The strong quarterly performance was, in large part, driven by an upturn in UK trading activity with volumes reaching €23.4 bn in Q2 2017, up from €16 bn in the first quarter, and a 54% increase on the same period last year.

Jonathan Hull, managing director of investment properties, EMEA at CBRE, commented: 'After a relatively slow start to the year, the UK has seen a significant recovery in investment volumes in Q2 2017. Despite ongoing political uncertainties, the UK remains a pre-eminent market, attracting significant European and global capital.

‘In addition, the continental European markets continued to perform strongly in the second quarter of 2017 with Germany once again proving a major focus for capital and demonstrating its status as a safe haven for global wealth.'

Growing confidence in the recovery markets of Spain and Italy has come to the fore this quarter as investors seek to allocate capital to these markets, Hull added.

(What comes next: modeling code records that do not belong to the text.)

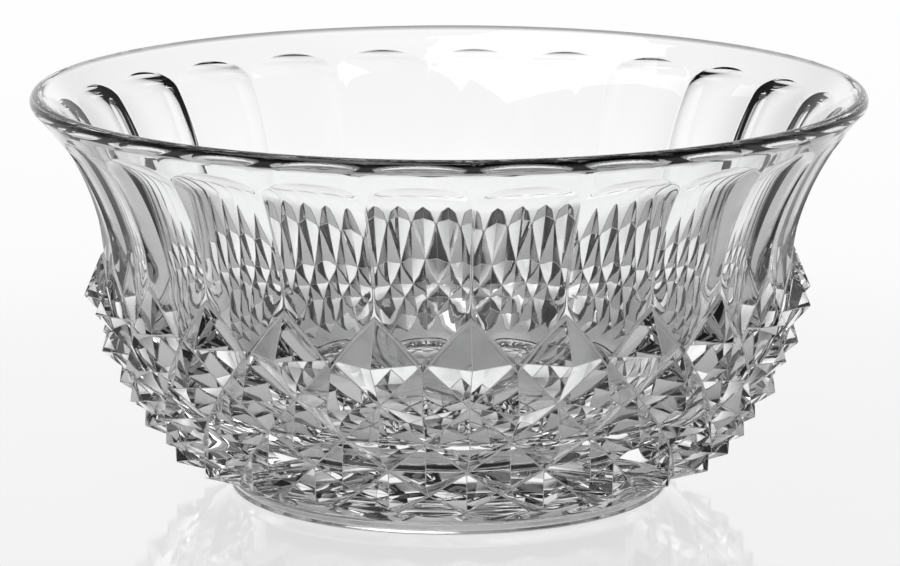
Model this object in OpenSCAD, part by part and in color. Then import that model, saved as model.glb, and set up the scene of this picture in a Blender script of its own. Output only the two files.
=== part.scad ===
// Pressed glass dessert bowl: a fluted, flaring upper wall over a lower wall of cut diamonds.
// Millimetres. The origin is the centre of the foot's underside and +Z is up.
// The bowl is one piece of glass, so it is one solid.

/* [Rim] */
// Outside diameter over the lip
rim_d = 130; // [126:1:138]
// Overall height
bowl_h = 62.9; // [61:0.1:66]
// Thickness of the glass at the rounded lip
lip_t = 2.6; // [2.2:0.1:3]

/* [Fluted wall] */
// Number of flutes round the bowl, and of diamonds in each row (an even number)
columns = 24; // [22:2:26]
// Diameter over the ribs where they run out on the diamonds
waist_d = 107.9; // [106:0.1:110]
// Height at which the ribs run out on the diamonds
waist_z = 38.1; // [37:0.1:39]
// Radius of the outward flare, seen from the side
flare_r = 42; // [40:0.5:46]
// Depth of a flute below the plain flare, at its middle
flute_depth = 1.2; // [1.1:0.02:1.3]
// Height of the highest point of each arch, where a flute runs out below the lip
arch_z = 58.6; // [58:0.1:59.4]
// Radius of the run-out at the top of each flute, seen from the side
runout_r = 10; // [8:0.5:12]

/* [Diamond wall] */
// Number of rows of whole diamonds
rows = 5; // [4:1:5]
// Lean of the lower wall at the waist, in degrees: it draws in from there as part of a sphere
waist_lean = 4.9; // [4:0.1:8]
// Height of a diamond of the first row as a share of its width
diamond_aspect = 1.08; // [1:0.01:1.12]
// How much that share falls from each row to the next
aspect_drop = 0.035; // [0.02:0.005:0.05]
// How far a point stands out, as a share of half the width of its diamond
point_share = 0.627; // [0.4:0.01:0.7]
// How far the points are turned up from square to the wall, in degrees
point_tilt = 13; // [0:1:15]

/* [Foot] */
// Diameter over the foot
foot_d = 68.6; // [64:0.1:70]
// Height of the foot's upright side
foot_h = 1.8; // [1.4:0.1:2.2]
// Chamfer round the foot's lower edge
foot_edge = 0.5; // [0.3:0.1:0.8]
// Width of the flat ring that the bowl stands on
foot_ring_w = 3.2; // [2.5:0.1:5]
// Depth of the hollow under the foot, inside that ring
foot_hollow = 1.2; // [0.8:0.1:2]

/* [Inside] */
// Thickness of the lower wall from a valley to the inside
wall_t = 3.5; // [3.2:0.1:4.2]
// Radius of the inside of the flare, seen from the side
inside_flare_r = 46; // [42:0.5:48]
// Thickness of the floor over the table
floor_t = 9; // [8:0.1:10]
// Radius of the corner between the floor and the wall
floor_corner_r = 26; // [20:1:28]

/* [Hidden] */
$fn = 144;
pitch = 360 / columns;
// How far pieces of the form run into each other, and past each other
overlap = 1.2;
// How far a round that runs on from another one overlaps it, so that the two cross cleanly
join = 0.002;
lip_r = lip_t / 2;
lip_at = [rim_d / 2 - lip_r, bowl_h - lip_r];
waist_at = [waist_d / 2, waist_z];
// The valleys between the diamonds lie on a sphere with its centre on the axis
bowl_r = waist_at[0] / cos(waist_lean);
bowl_z = waist_z + bowl_r * sin(waist_lean);
inside_r = bowl_r - wall_t;

// The point at rp from p and at rq from q, on the right of the way from p to q
function meeting(p, rp, q, rq) =
    let (d = norm(q - p), u = (q - p) / d, a = (rp * rp - rq * rq + d * d) / (2 * d))
    p + a * u + sqrt(rp * rp - a * a) * [u[1], -u[0]];
// The point at a distance from p, on the way to q
function on_the_way(p, q, distance) = p + distance * (q - p) / norm(q - p);

// The flare passes through the waist and runs smoothly into the lip's round
flare_at = meeting(waist_at, flare_r, lip_at, flare_r + lip_r);
// The inside flare runs smoothly into the inner sphere below and the lip's round above
inside_at = meeting([0, bowl_z], inside_r + inside_flare_r, lip_at, inside_flare_r - lip_r);
turn_at = on_the_way([0, bowl_z], inside_at, inside_r);
lip_inside = on_the_way(inside_at, lip_at, inside_flare_r);
// The centre of the corner between floor and wall
corner_z = floor_t + floor_corner_r;
corner_x = sqrt((inside_r - floor_corner_r) ^ 2 - (bowl_z - corner_z) ^ 2);
corner_end = on_the_way([0, bowl_z], [corner_x, corner_z], inside_r);

// Each flute is part of a sphere about the flare's centre, then runs out on a smaller arc that
// starts in line with it. Both are turned about the upright axis through that centre.
flute_r = flare_r + flute_depth;
arch_lean = asin((arch_z - flare_at[1]) / flare_r);
runout_arm = flute_r - runout_r + join;
runout_lean = arch_lean
    - acos((flare_r ^ 2 + runout_arm ^ 2 - runout_r ^ 2) / (2 * flare_r * runout_arm));
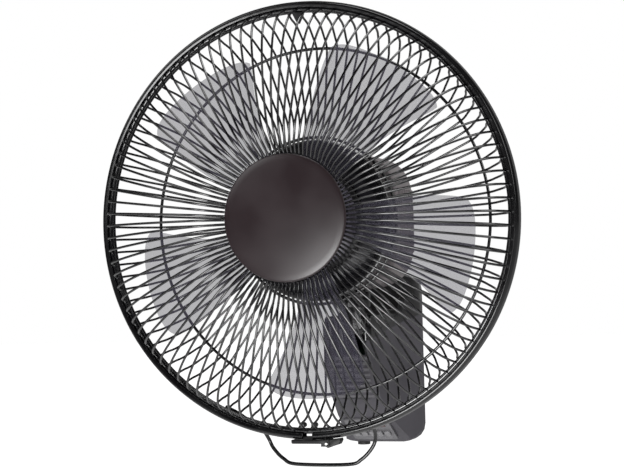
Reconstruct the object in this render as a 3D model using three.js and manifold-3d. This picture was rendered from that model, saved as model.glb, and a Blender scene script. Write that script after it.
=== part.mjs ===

Germany a key driver in continental Europe 
In its report, CBRE confirmed that Germany once again proved to be the driving force behind investment growth in H1 in continental Europe  which, as a region, posted 15% growth on the same period last year. In Germany, transaction levels for H1 2017 increased by 49% compared to H1 2016, transacting €13.9 bn in Q2 2017 and €26.5 bn for the first half of 2017.

The data supports the message that emerged from PropertyEU’s H2 Outlook briefings, which were held in key European cities in the last few weeks. Speakers at the special investment briefing forecast a spate of new investment records across the region. 

Reports from the events are published in the July edition of PropertyEU Magazine.

The Southern European markets of Italy and Spain, as well as the Netherlands, also witnessed strong investment growth over the first half, CBRE said, posting 110%, 76% and 38% increases on the same period last year respectively.

In France, the results for the first half of 2017 were somewhat muted. However, CBRE said that the election of Emmanuel Macron as president in May would likely have a positive impact on occupier and investor sentiment, and the investment pipeline had strengthened going into H2 2017.

Overall European volumes have been driven by 'robust growth' in the industrial and logistics sector and, to a lesser degree, the alternative sector, as investors look to diversify their asset base, CBRE said.

Logicor bolsters industrial sector
The industrial sector witnessed a 303% increase on the same period last year, which can in part be attributed to the sale of the Logicor portfolio. The alternatives sector posted a 20% increase. Meanwhile, office transactions across Europe in Q2 2017 were down 6% on Q2 2016.

The €12.2 bn sale of Logicor, Blackstone's European logistics business, had 'substantial UK exposure', CBRE said. But even if this large transaction were to be excluded, investment volumes would still be trending up year-on-year, as market activity continued to recover from the slowdown immediately preceding and following last year’s EU referendum.